No it doesn't. The GPL is only relevant if you plan to distribute GCC, and you are never made to affirm your agreement when downloading, installing or using GCC. GCC never prompts you with any "click agree to continue" bullshit.

1 comments

The GPL governs use of the licensed software. What you are planning is no relevance. You are limited to what the GPL allows and no more.

This is no different from Apple’s license, which also allows you to use the software freely unless you want to redistribute it.

Prompt or no prompt, if you use GPL software, you are forced to accept the GPL.

And really? Your complaint is a click to agree to a software license? Why does that upset you so much?

> Prompt or no prompt, if you use GPL software, you are forced to accept the GPL.

No prompt, no forced acceptance. You are simply wrong. The GPL permits all use, it has no restrictions on use. It restricts only distribution.

> This is no different from Apple’s license, which also allows you to use the software freely unless you want to redistribute it.

You are wrong. You didn't read Xcode's license. I did, it places substantial restrictions on how and where you can use Xcode, not just restrictions on distribution.

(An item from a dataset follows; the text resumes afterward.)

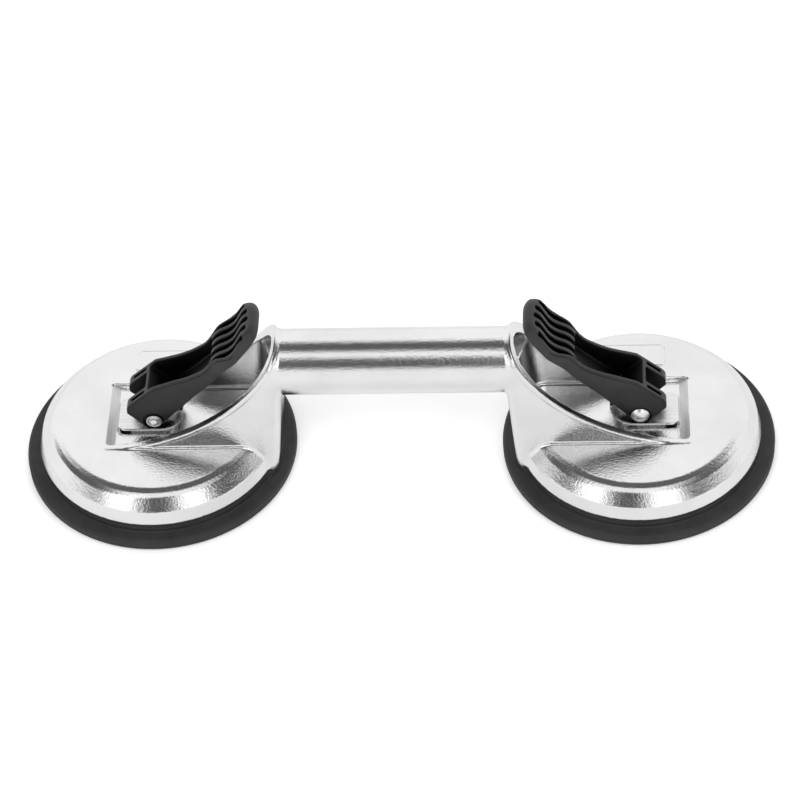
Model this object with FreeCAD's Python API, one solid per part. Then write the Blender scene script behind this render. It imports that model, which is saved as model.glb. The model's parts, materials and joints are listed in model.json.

Do yourself a favor and read this document, since you obviously have already agreed to it without reading it: https://www.apple.com/legal/sla/docs/xcode.pdf

Limits on distribution are limits on use. If you don’t understand that, I suggest you Google for some discussions about why many people don’t use GPL’s software - it’s because the limits on distribution affect their usage.

Fair point about the XCode license being more restrictive than I said.